Loyalität als höchstes Gut
Eine gewisse selbstzerstörerische Ader lässt sich dem notorischen Meth-Head nicht absprechen, gleichzeitig schafft er es immer seinen Kopf im letzten Moment doch noch aus der Schlinge zu ziehen. Denn Jesse ist ein echter Kämpfer und hat er sich einmal etwas in den Kopf gesetzt, verfolgt er dieses Ziel bedingungslos. Anders hätte er sich in dem andauernden Drogenkrieg zusammen mit seinem Partner Walter White (Bryan Cranston) aber auch nicht behaupten können. Denn Skrupel gibt es zwischen Gangstern nicht und das hat auch Jesse nach anfänglichen Schwierigkeiten bald begriffen. (Achtung, Spoiler!) Als endgütligen Wendepunkt in dieser Hinsicht sticht eindeutig das Finale der dritten Staffel heraus, in dem Jesse den unschuldigen Laborpartner Walts erschießt, um dessen und seine Haut zu retten. (Spoiler Ende!) Trotz all seiner negativen Eigenschaften und der Drogenabhängigkeit hält es Jesse mit der Loyalität und Freundschaft besonders hoch. Anders lässt es sich nicht erklären, warum Jesse nach all dem Drama und den Streitigkeiten unterm Strich doch zu Walt hält und ihm zur Seite steht.

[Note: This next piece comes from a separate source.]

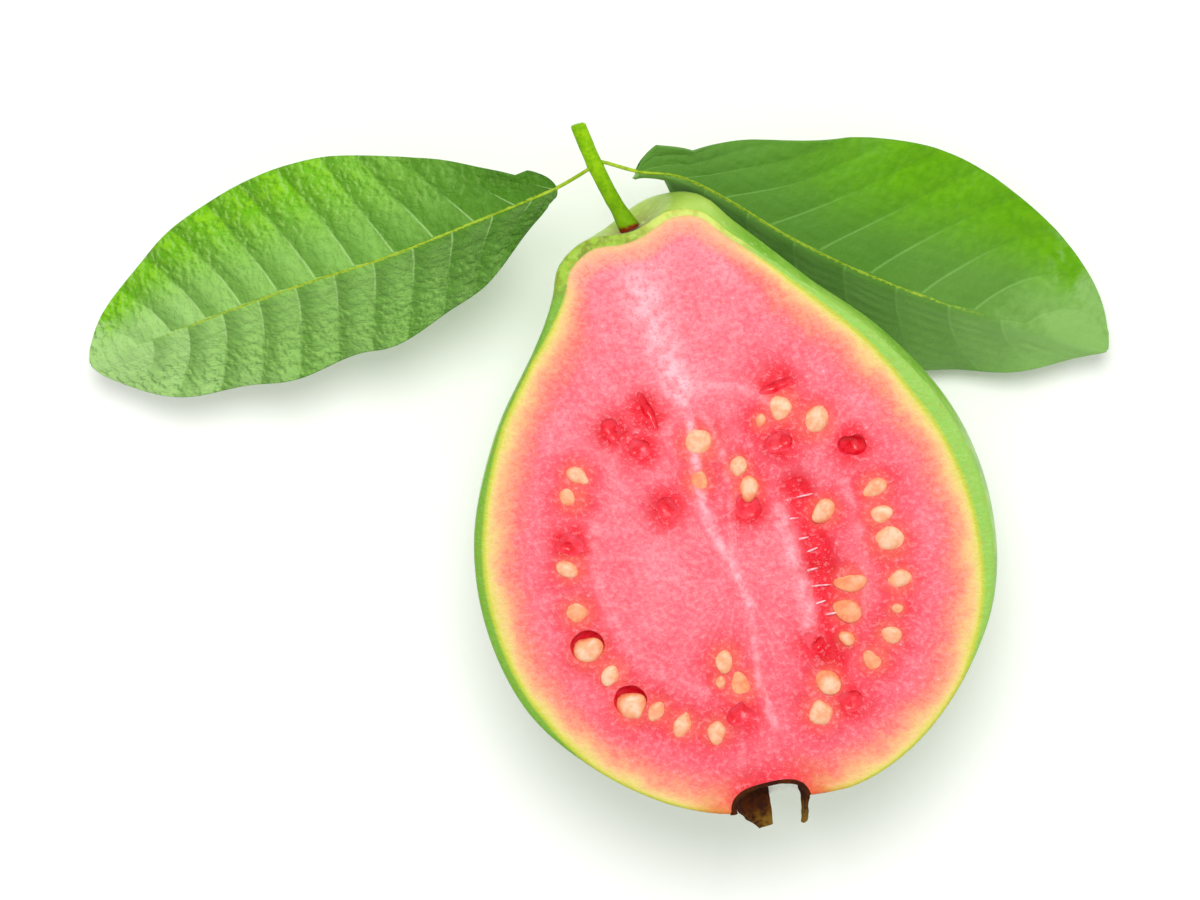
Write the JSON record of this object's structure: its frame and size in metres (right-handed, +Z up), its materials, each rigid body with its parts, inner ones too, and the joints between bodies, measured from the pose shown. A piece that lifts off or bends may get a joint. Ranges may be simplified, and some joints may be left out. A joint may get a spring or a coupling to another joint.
{
  "type": "guava half",
  "caption": "Half a pink guava lying on its back, cut face up, with its seeds, dried calyx, stem and two leaves.",
  "frame": {"origin": "on the small flat spot of skin that the half rests on, below the widest part of the cut face", "axes": "+Z up, out of the cut face; +Y along the fruit from the calyx to the stem; +X to the right for someone who looks down on the cut face with the stem away from them"},
  "size_m": [0.1486, 0.1129, 0.0404],
  "materials": {
    "fruit": "satin",
    "calyx": "matte",
    "stem": "satin",
    "leaf_right": "satin",
    "leaf_left": "satin"
  },
  "bodies": {
    "root": {"fruit_half": "fruit", "calyx": "calyx", "stem": "stem", "leaf_right": "leaf_right", "leaf_left": "leaf_left"}
  },
  "joints": []
}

Wie viele der Charaktere der Drama-Serie Breaking Bad durchläuft auch Jesse eine enorme charakterliche Entwicklung im Lauf der vier Staffeln. Sein Wandel vom vorlauten Drogenabhängigen zu Walters Partner in Crime bis hin zum berüchtigten Meth-Experten, der in Mexiko ein ganzes Labor betreuen soll; Jesses Charakter ist geprägt vom ständigen Wandel und genau das macht diesen melancholischen Antihelden zu meinem Liebling.